Apple TV 4K if you care about picture quality, interface polish, and privacy. The default for iPhone households.

NVIDIA Shield TV Pro if you run local media servers, use Plex extensively, or want the most capable Android TV box available.

Roku Streaming Stick 4K if you want something simple and cheap that doesn't try to be clever about recommending things.

Fire Stick 4K Max if you're already an Amazon household and don't watch much outside Prime Video.

Skip the Chromecast/Google TV Streamer unless you have a specific reason to want Google's ecosystem on your TV.

Physical setup tips

Put the streaming device on the main HDMI port of your TV (usually HDMI 1). Some TVs have better image processing or higher HDMI bandwidth on specific ports — your manual will say which.

Use a real HDMI 2.1 cable (Anker pack, $15 for two) if you have a streaming device that supports 120Hz or Dolby Vision variable refresh rate.

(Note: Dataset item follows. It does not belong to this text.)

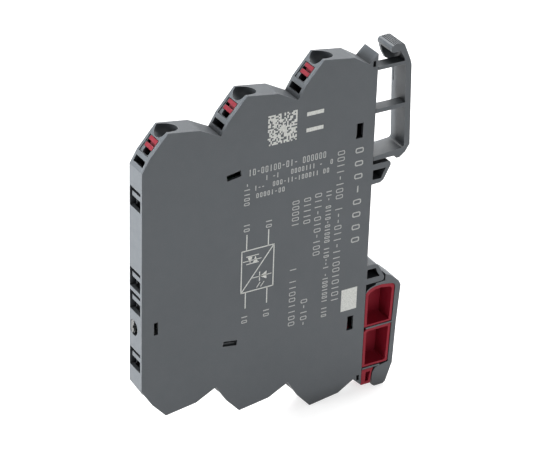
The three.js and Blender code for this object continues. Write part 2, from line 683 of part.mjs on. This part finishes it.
function latchSpring() {
  const { y, radius, wire, turns, gap } = COIL;
  const low = SPRING_SEAT.z[1] + wire + gap;
  const high = TONGUE_Z[0] - wire - gap;
  const section = new THREE.Shape();
  section.absarc(0, 0, wire, 0, 2 * Math.PI);
  const geometry = new THREE.ExtrudeGeometry(section, {
    extrudePath: new Helix(radius, high - low, turns),
    steps: turns * 10,
    curveSegments: 3,
    bevelEnabled: false,
  });
  geometry.translate(0, y, low);
  return toMesh('latch_spring', toSolid(geometry), springSteel());
}

// ---------------------------------------------------------------- assembly

const relay = new THREE.Group();
relay.add(housingTub(), sideCover());
for (const tier of tiers) {
  relay.add(releaseLever(tier), clampSpring(tier), currentBar(tier));
}
BLADES.forEach((blade, index) => relay.add(bridgeContact(blade, index)));
relay.add(lightPipe(), statusLed(), circuitBoard(), ...components());
relay.add(upperFrame(), latchFoot(), releaseInsert(), latchSpring());

export default relay;
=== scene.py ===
"""Looks of the slim interface relay: softened shells, printed marks, materials and light."""
import json
import math
import random

import bmesh
import bpy
from mathutils import Matrix, Vector


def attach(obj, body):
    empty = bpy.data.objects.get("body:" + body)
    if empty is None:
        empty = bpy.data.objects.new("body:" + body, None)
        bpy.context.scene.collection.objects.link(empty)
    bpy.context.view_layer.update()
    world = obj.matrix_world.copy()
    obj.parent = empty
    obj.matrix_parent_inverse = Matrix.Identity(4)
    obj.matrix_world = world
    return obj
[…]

Enable "Match Frame Rate" in Apple TV settings (for iPad content shot at 24fps, match the TV's refresh rate to prevent stuttering). This feature genuinely improves movie watching.

Disable "Motion Smoothing" on your TV. The streaming device handles motion processing; the TV's additional interpolation creates the soap opera effect most directors specifically want to avoid.

The overlooked improvement

A good streaming device plus a decent TV gives you a better experience than a mediocre streaming device plus a premium TV. The image processing, interface, and update longevity of the streaming device matters more than the TV specs for most daily watching.

Budget allocation matters. A $1,000 budget for picture quality should be roughly $850 on TV and $150 on Apple TV 4K, not $1,000 on TV with built-in apps. The experience is measurably better.

Your smart TV was designed to sell you something beyond the TV. Your streaming device was designed to help you watch things. The distinction shapes the daily experience. Buy the right streaming device once, use it for five years, forget about TV interfaces. That's the win.